Taking this concept further, some tables need more than one column to identify a row. That is where a composite key, which is a key made from two or more columns working together, can help. A sales item table may use sale_id and product_id together so the same product cannot appear twice in the same line-item slot. In contrast to the previous approach of storing one label per row, this method matches the real business rule: one sale can contain many products, but each line item should still be distinct and traceable. This is a common pattern in database design for a sales and inventory management system because it protects both structure and meaning.
Now that the records are identifiable, we can talk about indexes, which are separate data structures that help the database find rows faster. Think of an index like the tabbed divider at the front of a notebook: instead of flipping through every page, you jump straight to the section you need. If your team often searches by SKU, customer_id, or sale_date, an index on those fields can make lookups, filters, and joins feel much faster. This is why indexes matter so much in a busy sales and inventory management system, especially when reports, dashboards, and product searches happen all day long.

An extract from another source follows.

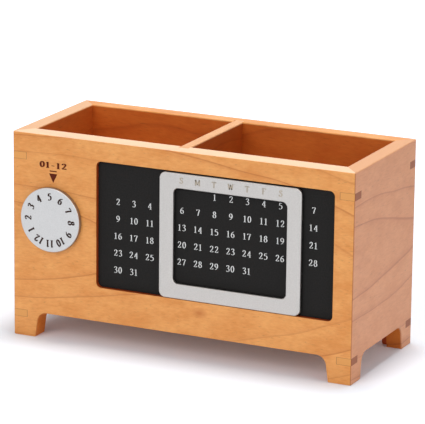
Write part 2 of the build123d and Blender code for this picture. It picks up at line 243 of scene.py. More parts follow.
# %% [markdown]
# ## Lacquered hardwood
# The box is sawn from a fine-grained hardwood and finished with a thin satin lacquer. What
# shows is a warm even ground, soft cloudy figure, and thin darker lines where a growth ring
# ends. A flat wood picture would smear over the edges, so the grain is cut from a solid:
# rings round a trunk whose axis lies behind the board, stretched along the grain.

# %% Grain that is cut from a trunk
# Real fibres are under a tenth as wide and too fine to show, so they are drawn this coarse.
FIBRE_WIDTH = 0.6 * MM
FIBRE_LENGTH = 9.0 * MM
FIBRE_SHADE = [(0.25, 0.72), (0.34, 0.94), (0.50, 0.98), (0.72, 1.0)]
FLECK_WIDTH = 1.1 * MM
FLECK_LENGTH = 4.5 * MM
FIGURE_SHADE = [(0.36, 0.0), (0.64, 1.0)]
CLOUD_SIZE = 8.0 * MM
CLOUD_STRETCH = 0.5
CLOUD_SHARE = 0.6
RING_SPACING = 9.0 * MM
RING_STRENGTH = 0.85
RING_UNEVENNESS = 1.2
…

At the same time, indexes are not free, and that is the part beginners often miss. Every time you insert, update, or delete a row, the database may also need to update its indexes, which adds extra work and storage. So what should you index? We usually start with columns used for searching, joining, sorting, and enforcing uniqueness, then leave rarely used fields alone. That balance keeps the database responsive without turning every write into a slow, expensive operation.
As we discussed with normalization, good design is about placing each fact where it belongs and supporting it with the right structure. Keys protect identity and relationships, while indexes protect speed and usability. Once those pieces are in place, the database starts to feel less like a pile of tables and more like a well-organized system that can keep pace with daily sales, stock checks, and reporting without losing its footing.